Not because we favor any region geographically but due to valuations, our “higher risk” and “medium risk” portfolio managers have been much more overweight international stocks in relation to U.S. stocks.
It goes without saying that our strategies will always avoid price momentum and overvalued securities.
In summary, the outlook for sound strategies based on sound fundamentals is better than it has been in several years. But that doesn’t mean it will be easy for the next few months, even if this market doesn’t formally get called a bear market.
We ask you to avoid false promises. This is the only way to do it folks. Magical thinking just doesn’t work. To make more tomorrow you must take the pain today.
What To Do Now
If you are our client, we have already done what needs to be done. We have made sure your asset allocation suits expected losses. We have selected fundamentally based investment strategies we believe will work in this environment (even if it doesn’t feel like they are in the short run). Most importantly, it is now, and has always been, our focus to avoid losing money that can’t be made back.

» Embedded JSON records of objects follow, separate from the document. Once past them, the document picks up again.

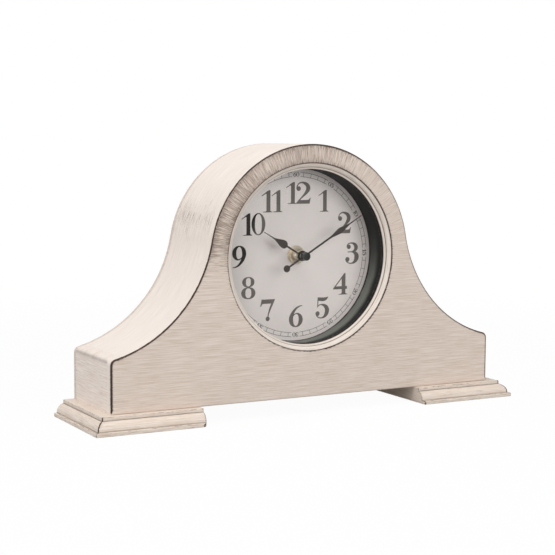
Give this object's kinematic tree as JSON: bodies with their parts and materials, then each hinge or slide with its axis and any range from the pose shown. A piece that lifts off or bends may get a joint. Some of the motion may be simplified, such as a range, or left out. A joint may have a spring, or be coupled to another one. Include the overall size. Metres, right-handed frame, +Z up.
{
  "type": "tambour mantel clock",
  "caption": "Tambour mantel clock: arched case with hollow sweeps on two moulded feet, round glazed dial with hour and minute hands, quartz movement behind.",
  "frame": {"origin": "middle of the clock's footprint, on the surface that its feet stand on", "axes": "+X to the right as seen from the front, +Y from the dial to the back, +Z up"},
  "size_m": [0.381, 0.0934, 0.2167],
  "materials": {
    "painted_board": "cream paint over board, brown glaze on the edges, satin",
    "painted_ring": "cream paint with brown glaze in the steps, satin",
    "back_board": "black painted board, matt",
    "bare_board": "bare fibreboard",
    "glue_block_wood": "bare softwood",
    "zinc_steel": "zinc plated",
    "clear_glass": "clear, flat",
    "black_enamel": "gloss black",
    "dial_print": "silver grey print, satin",
    "hand_black": "black coated, matt",
    "cap_black": "black, soft gloss",
    "brass": "turned, bright",
    "black_rubber": "matt",
    "white_acetal": "moulded",
    "steel": "turned",
    "magnet": "sintered",
    "knob_black": "moulded",
    "movement_shell": "moulded, fine texture",
    "silicon_steel": "stamped",
    "copper_wire": "enamelled copper",
    "board_green": "resin board",
    "chip_resin": "cast drop",
    "battery_sleeve": "plain sleeve",
    "nickel_strip": "nickel plated"
  },
  "bodies": {
    "case": {"front_panel": "painted_board", "back_panel": "back_board", "top_band": "painted_board", "left_end_board": "painted_board", "right_end_board": "painted_board", "bottom_board": "bare_board", "glue_blocks": "glue_block_wood", "left_foot": "painted_board", "right_foot": "painted_board", "foot_screws": "zinc_steel", "back_panel_screws": "zinc_steel", "bezel_ring": "painted_ring", "dial_glass": "clear_glass", "dial_pan": "black_enamel", "dial_pan_screws": "zinc_steel", "dial_plate": "dial_print", "hex_nut": "brass", "brass_washer": "brass", "rubber_washer": "black_rubber", "movement_front": "movement_shell", "movement_back": "movement_shell", "threaded_bushing": "brass", "stator": "silicon_steel", "coil_core": "silicon_steel", "coil_bobbin": "white_acetal", "coil_winding": "copper_wire", "circuit_board": "board_green", "board_chip": "chip_resin", "quartz_crystal": "steel", "plus_contact": "nickel_strip", "minus_contact": "nickel_strip"},
    "minute_work": {"minute_hand": "hand_black", "cap_nut": "cap_black", "minute_arbor": "steel"},
    "hour_work": {"hour_hand": "hand_black", "hour_wheel": "white_acetal"},
    "motion_work": {"motion_wheel": "white_acetal"},
    "knob": {"setting_knob": "knob_black"},
    "centre_work": {"centre_wheel": "brass"},
    "third_work": {"third_wheel": "white_acetal"},
    "second_work": {"second_wheel": "white_acetal"},
    "intermediate_work": {"intermediate_wheel": "white_acetal"},
    "rotor_work": {"rotor": "magnet"},
    "battery": {"battery": "battery_sleeve"}
  },
  "joints": [
    {"name": "minute_hand_turn", "type": "hinge", "parent": "case", "child": "minute_work", "pos_m": [0, 0.0007, 0.1261], "axis": [0, 1, 0], "continuous": true},
    {"name": "hour_hand_turn", "type": "hinge", "parent": "case", "child": "hour_work", "pos_m": [0, 0.0007, 0.1261], "axis": [0, 1, 0], "continuous": true},
    {"name": "motion_wheel_turn", "type": "hinge", "parent": "case", "child": "motion_work", "pos_m": [0, 0.0007, 0.1326], "axis": [0, 1, 0], "continuous": true},
    {"name": "setting_knob_turn", "type": "hinge", "parent": "case", "child": "knob", "pos_m": [0, 0.0007, 0.1391], "axis": [0, 1, 0], "continuous": true},
    {"name": "rotor_turn", "type": "hinge", "parent": "case", "child": "rotor_work", "pos_m": [-0.01791, 0.0007, 0.12302], "axis": [0, 1, 0], "continuous": true},
    {"name": "intermediate_wheel_turn", "type": "hinge", "parent": "case", "child": "intermediate_work", "pos_m": [-0.00945, 0.0007, 0.1261], "axis": [0, 1, 0], "continuous": true},
    {"name": "second_wheel_turn", "type": "hinge", "parent": "case", "child": "second_work", "pos_m": [0, 0.0007, 0.1261], "axis": [0, 1, 0], "continuous": true},
    {"name": "third_wheel_turn", "type": "hinge", "parent": "case", "child": "third_work", "pos_m": [0.0096, 0.0007, 0.1261], "axis": [0, 1, 0], "continuous": true},
    {"name": "centre_wheel_turn", "type": "hinge", "parent": "case", "child": "centre_work", "pos_m": [0, 0.0007, 0.1261], "axis": [0, 1, 0], "continuous": true},
    {"name": "battery_pull", "type": "slide", "parent": "case", "child": "battery", "axis": [0, 1, 0], "range_m": [0, 0.06]}
  ],
  "couplings": [
    {"joint": "hour_hand_turn", "follows": "minute_hand_turn", "ratio": 0.083333},
    {"joint": "motion_wheel_turn", "follows": "minute_hand_turn", "ratio": -0.33333},
    {"joint": "setting_knob_turn", "follows": "minute_hand_turn", "ratio": 1},
    {"joint": "intermediate_wheel_turn", "follows": "rotor_turn", "ratio": -0.2},
    {"joint": "second_wheel_turn", "follows": "rotor_turn", "ratio": 0.033333},
    {"joint": "third_wheel_turn", "follows": "rotor_turn", "ratio": -0.0044444},
    {"joint": "centre_wheel_turn", "follows": "rotor_turn", "ratio": 0.00055556}
  ]
}
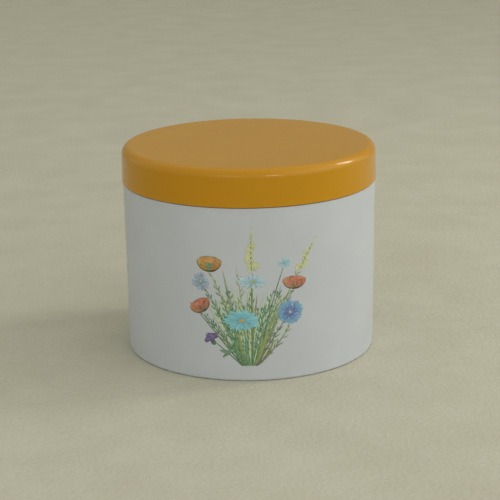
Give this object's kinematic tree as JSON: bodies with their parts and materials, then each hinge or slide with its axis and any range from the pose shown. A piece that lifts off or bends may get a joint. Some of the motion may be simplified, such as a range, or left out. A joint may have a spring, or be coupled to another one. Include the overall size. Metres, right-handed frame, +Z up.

Remember, while bear markets sometimes cause recessions, as economist Paul Samuelson said, “The stock market has predicted nine of the last five recessions.” At this point, the economy is likely to slow but that doesn’t mean recession.
If your portfolio is down more than you are comfortable with, this is something we should discuss and remedy instead of reacting emotionally. This is even more important if your situation has changed due to illness or unexpected loss.
As a final note, let me once again tell you we are invested in the same securities as our clients. We look forward to this changing of the guard as an opportunity to help you achieve your goals in the next couple of decades, for you and your loved ones.
Merry Christmas and Happy New Year from Global View.